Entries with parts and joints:
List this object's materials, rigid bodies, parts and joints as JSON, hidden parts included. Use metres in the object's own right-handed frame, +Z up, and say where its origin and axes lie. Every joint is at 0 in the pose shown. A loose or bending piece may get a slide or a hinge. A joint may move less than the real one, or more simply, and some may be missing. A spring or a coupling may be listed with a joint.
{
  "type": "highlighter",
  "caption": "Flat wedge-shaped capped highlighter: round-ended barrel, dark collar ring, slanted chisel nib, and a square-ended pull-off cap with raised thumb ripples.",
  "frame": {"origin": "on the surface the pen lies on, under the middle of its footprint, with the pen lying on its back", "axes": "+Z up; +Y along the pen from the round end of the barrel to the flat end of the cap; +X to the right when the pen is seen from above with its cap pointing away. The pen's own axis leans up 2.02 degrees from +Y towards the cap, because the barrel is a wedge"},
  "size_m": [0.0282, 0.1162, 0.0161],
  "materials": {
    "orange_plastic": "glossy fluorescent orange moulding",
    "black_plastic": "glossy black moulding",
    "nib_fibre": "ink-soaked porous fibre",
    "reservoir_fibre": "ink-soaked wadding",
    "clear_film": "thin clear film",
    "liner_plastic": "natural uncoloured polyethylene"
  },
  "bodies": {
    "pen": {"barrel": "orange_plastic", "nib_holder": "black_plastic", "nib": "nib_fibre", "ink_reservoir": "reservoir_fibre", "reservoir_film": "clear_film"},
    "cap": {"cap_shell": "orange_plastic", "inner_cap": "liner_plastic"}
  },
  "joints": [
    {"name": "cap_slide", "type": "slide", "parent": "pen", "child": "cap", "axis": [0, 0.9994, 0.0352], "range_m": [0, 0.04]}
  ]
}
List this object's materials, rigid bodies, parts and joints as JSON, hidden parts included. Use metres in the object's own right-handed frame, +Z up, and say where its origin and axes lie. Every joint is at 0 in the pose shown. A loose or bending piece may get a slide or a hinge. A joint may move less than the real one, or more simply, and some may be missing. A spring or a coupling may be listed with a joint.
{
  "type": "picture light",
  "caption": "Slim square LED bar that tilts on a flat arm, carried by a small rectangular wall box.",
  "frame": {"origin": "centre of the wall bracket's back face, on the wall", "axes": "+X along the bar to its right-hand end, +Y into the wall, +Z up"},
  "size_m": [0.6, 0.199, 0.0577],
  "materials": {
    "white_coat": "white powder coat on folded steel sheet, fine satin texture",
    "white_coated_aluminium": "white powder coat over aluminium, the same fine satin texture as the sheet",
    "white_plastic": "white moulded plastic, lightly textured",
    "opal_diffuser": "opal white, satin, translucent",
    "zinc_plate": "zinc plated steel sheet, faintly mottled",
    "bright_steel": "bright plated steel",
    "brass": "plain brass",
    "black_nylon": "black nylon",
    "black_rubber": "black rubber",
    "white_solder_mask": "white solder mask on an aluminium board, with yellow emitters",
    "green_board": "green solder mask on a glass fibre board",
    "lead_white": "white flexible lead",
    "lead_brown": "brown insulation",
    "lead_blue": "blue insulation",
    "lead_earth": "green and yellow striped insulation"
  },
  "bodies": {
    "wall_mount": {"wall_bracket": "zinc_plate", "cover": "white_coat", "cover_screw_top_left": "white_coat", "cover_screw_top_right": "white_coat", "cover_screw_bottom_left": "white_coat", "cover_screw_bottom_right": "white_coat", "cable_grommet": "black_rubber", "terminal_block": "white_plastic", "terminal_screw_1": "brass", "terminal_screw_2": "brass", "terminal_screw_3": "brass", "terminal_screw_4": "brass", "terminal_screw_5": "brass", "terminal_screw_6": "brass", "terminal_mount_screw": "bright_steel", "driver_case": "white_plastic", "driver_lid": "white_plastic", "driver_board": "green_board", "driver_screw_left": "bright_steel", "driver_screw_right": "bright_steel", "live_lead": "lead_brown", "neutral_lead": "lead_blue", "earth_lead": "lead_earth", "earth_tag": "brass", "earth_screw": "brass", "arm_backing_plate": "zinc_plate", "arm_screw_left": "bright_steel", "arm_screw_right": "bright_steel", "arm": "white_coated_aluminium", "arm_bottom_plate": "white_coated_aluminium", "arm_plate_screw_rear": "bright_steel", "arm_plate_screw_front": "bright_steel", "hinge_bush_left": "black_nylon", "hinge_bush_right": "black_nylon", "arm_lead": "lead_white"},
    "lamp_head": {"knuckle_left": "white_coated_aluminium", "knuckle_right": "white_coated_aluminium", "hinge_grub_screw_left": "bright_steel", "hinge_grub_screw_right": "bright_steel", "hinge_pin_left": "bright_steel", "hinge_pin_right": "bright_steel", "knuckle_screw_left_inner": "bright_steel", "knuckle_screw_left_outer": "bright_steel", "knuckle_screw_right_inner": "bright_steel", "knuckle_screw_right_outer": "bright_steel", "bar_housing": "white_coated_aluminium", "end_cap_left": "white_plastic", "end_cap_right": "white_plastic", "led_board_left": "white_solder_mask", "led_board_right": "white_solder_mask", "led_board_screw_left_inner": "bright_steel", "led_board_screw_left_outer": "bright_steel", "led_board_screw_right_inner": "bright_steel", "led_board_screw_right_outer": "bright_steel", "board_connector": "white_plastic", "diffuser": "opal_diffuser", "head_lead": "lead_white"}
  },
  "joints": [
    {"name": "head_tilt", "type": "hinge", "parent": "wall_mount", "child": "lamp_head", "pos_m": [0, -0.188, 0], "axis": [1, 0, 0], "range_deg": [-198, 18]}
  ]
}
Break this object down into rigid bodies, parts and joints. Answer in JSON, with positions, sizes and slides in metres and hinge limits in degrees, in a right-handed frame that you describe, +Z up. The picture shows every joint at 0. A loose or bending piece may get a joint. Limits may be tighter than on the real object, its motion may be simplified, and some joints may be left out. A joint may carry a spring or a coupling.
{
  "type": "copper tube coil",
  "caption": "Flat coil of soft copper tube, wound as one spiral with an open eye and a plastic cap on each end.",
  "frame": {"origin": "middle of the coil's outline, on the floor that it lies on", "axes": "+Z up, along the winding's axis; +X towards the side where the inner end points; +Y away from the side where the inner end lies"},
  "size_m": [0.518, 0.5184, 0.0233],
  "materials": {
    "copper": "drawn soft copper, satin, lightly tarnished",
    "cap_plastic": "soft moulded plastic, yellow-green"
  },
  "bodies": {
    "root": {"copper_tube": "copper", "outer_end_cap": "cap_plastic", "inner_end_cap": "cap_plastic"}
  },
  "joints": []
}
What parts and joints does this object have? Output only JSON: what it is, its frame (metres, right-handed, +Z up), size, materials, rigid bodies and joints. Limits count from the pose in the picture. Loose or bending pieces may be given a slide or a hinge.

Exercise prompt:
Reproduce all of the entries word for word.

Answer to this exercise:
List this object's materials, rigid bodies, parts and joints as JSON, hidden parts included. Use metres in the object's own right-handed frame, +Z up, and say where its origin and axes lie. Every joint is at 0 in the pose shown. A loose or bending piece may get a slide or a hinge. A joint may move less than the real one, or more simply, and some may be missing. A spring or a coupling may be listed with a joint.
{
  "type": "highlighter",
  "caption": "Flat wedge-shaped capped highlighter: round-ended barrel, dark collar ring, slanted chisel nib, and a square-ended pull-off cap with raised thumb ripples.",
  "frame": {"origin": "on the surface the pen lies on, under the middle of its footprint, with the pen lying on its back", "axes": "+Z up; +Y along the pen from the round end of the barrel to the flat end of the cap; +X to the right when the pen is seen from above with its cap pointing away. The pen's own axis leans up 2.02 degrees from +Y towards the cap, because the barrel is a wedge"},
  "size_m": [0.0282, 0.1162, 0.0161],
  "materials": {
    "orange_plastic": "glossy fluorescent orange moulding",
    "black_plastic": "glossy black moulding",
    "nib_fibre": "ink-soaked porous fibre",
    "reservoir_fibre": "ink-soaked wadding",
    "clear_film": "thin clear film",
    "liner_plastic": "natural uncoloured polyethylene"
  },
  "bodies": {
    "pen": {"barrel": "orange_plastic", "nib_holder": "black_plastic", "nib": "nib_fibre", "ink_reservoir": "reservoir_fibre", "reservoir_film": "clear_film"},
    "cap": {"cap_shell": "orange_plastic", "inner_cap": "liner_plastic"}
  },
  "joints": [
    {"name": "cap_slide", "type": "slide", "parent": "pen", "child": "cap", "axis": [0, 0.9994, 0.0352], "range_m": [0, 0.04]}
  ]
}
List this object's materials, rigid bodies, parts and joints as JSON, hidden parts included. Use metres in the object's own right-handed frame, +Z up, and say where its origin and axes lie. Every joint is at 0 in the pose shown. A loose or bending piece may get a slide or a hinge. A joint may move less than the real one, or more simply, and some may be missing. A spring or a coupling may be listed with a joint.
{
  "type": "picture light",
  "caption": "Slim square LED bar that tilts on a flat arm, carried by a small rectangular wall box.",
  "frame": {"origin": "centre of the wall bracket's back face, on the wall", "axes": "+X along the bar to its right-hand end, +Y into the wall, +Z up"},
  "size_m": [0.6, 0.199, 0.0577],
  "materials": {
    "white_coat": "white powder coat on folded steel sheet, fine satin texture",
    "white_coated_aluminium": "white powder coat over aluminium, the same fine satin texture as the sheet",
    "white_plastic": "white moulded plastic, lightly textured",
    "opal_diffuser": "opal white, satin, translucent",
    "zinc_plate": "zinc plated steel sheet, faintly mottled",
    "bright_steel": "bright plated steel",
    "brass": "plain brass",
    "black_nylon": "black nylon",
    "black_rubber": "black rubber",
    "white_solder_mask": "white solder mask on an aluminium board, with yellow emitters",
    "green_board": "green solder mask on a glass fibre board",
    "lead_white": "white flexible lead",
    "lead_brown": "brown insulation",
    "lead_blue": "blue insulation",
    "lead_earth": "green and yellow striped insulation"
  },
  "bodies": {
    "wall_mount": {"wall_bracket": "zinc_plate", "cover": "white_coat", "cover_screw_top_left": "white_coat", "cover_screw_top_right": "white_coat", "cover_screw_bottom_left": "white_coat", "cover_screw_bottom_right": "white_coat", "cable_grommet": "black_rubber", "terminal_block": "white_plastic", "terminal_screw_1": "brass", "terminal_screw_2": "brass", "terminal_screw_3": "brass", "terminal_screw_4": "brass", "terminal_screw_5": "brass", "terminal_screw_6": "brass", "terminal_mount_screw": "bright_steel", "driver_case": "white_plastic", "driver_lid": "white_plastic", "driver_board": "green_board", "driver_screw_left": "bright_steel", "driver_screw_right": "bright_steel", "live_lead": "lead_brown", "neutral_lead": "lead_blue", "earth_lead": "lead_earth", "earth_tag": "brass", "earth_screw": "brass", "arm_backing_plate": "zinc_plate", "arm_screw_left": "bright_steel", "arm_screw_right": "bright_steel", "arm": "white_coated_aluminium", "arm_bottom_plate": "white_coated_aluminium", "arm_plate_screw_rear": "bright_steel", "arm_plate_screw_front": "bright_steel", "hinge_bush_left": "black_nylon", "hinge_bush_right": "black_nylon", "arm_lead": "lead_white"},
    "lamp_head": {"knuckle_left": "white_coated_aluminium", "knuckle_right": "white_coated_aluminium", "hinge_grub_screw_left": "bright_steel", "hinge_grub_screw_right": "bright_steel", "hinge_pin_left": "bright_steel", "hinge_pin_right": "bright_steel", "knuckle_screw_left_inner": "bright_steel", "knuckle_screw_left_outer": "bright_steel", "knuckle_screw_right_inner": "bright_steel", "knuckle_screw_right_outer": "bright_steel", "bar_housing": "white_coated_aluminium", "end_cap_left": "white_plastic", "end_cap_right": "white_plastic", "led_board_left": "white_solder_mask", "led_board_right": "white_solder_mask", "led_board_screw_left_inner": "bright_steel", "led_board_screw_left_outer": "bright_steel", "led_board_screw_right_inner": "bright_steel", "led_board_screw_right_outer": "bright_steel", "board_connector": "white_plastic", "diffuser": "opal_diffuser", "head_lead": "lead_white"}
  },
  "joints": [
    {"name": "head_tilt", "type": "hinge", "parent": "wall_mount", "child": "lamp_head", "pos_m": [0, -0.188, 0], "axis": [1, 0, 0], "range_deg": [-198, 18]}
  ]
}
Break this object down into rigid bodies, parts and joints. Answer in JSON, with positions, sizes and slides in metres and hinge limits in degrees, in a right-handed frame that you describe, +Z up. The picture shows every joint at 0. A loose or bending piece may get a joint. Limits may be tighter than on the real object, its motion may be simplified, and some joints may be left out. A joint may carry a spring or a coupling.
{
  "type": "copper tube coil",
  "caption": "Flat coil of soft copper tube, wound as one spiral with an open eye and a plastic cap on each end.",
  "frame": {"origin": "middle of the coil's outline, on the floor that it lies on", "axes": "+Z up, along the winding's axis; +X towards the side where the inner end points; +Y away from the side where the inner end lies"},
  "size_m": [0.518, 0.5184, 0.0233],
  "materials": {
    "copper": "drawn soft copper, satin, lightly tarnished",
    "cap_plastic": "soft moulded plastic, yellow-green"
  },
  "bodies": {
    "root": {"copper_tube": "copper", "outer_end_cap": "cap_plastic", "inner_end_cap": "cap_plastic"}
  },
  "joints": []
}
What parts and joints does this object have? Output only JSON: what it is, its frame (metres, right-handed, +Z up), size, materials, rigid bodies and joints. Limits count from the pose in the picture. Loose or bending pieces may be given a slide or a hinge.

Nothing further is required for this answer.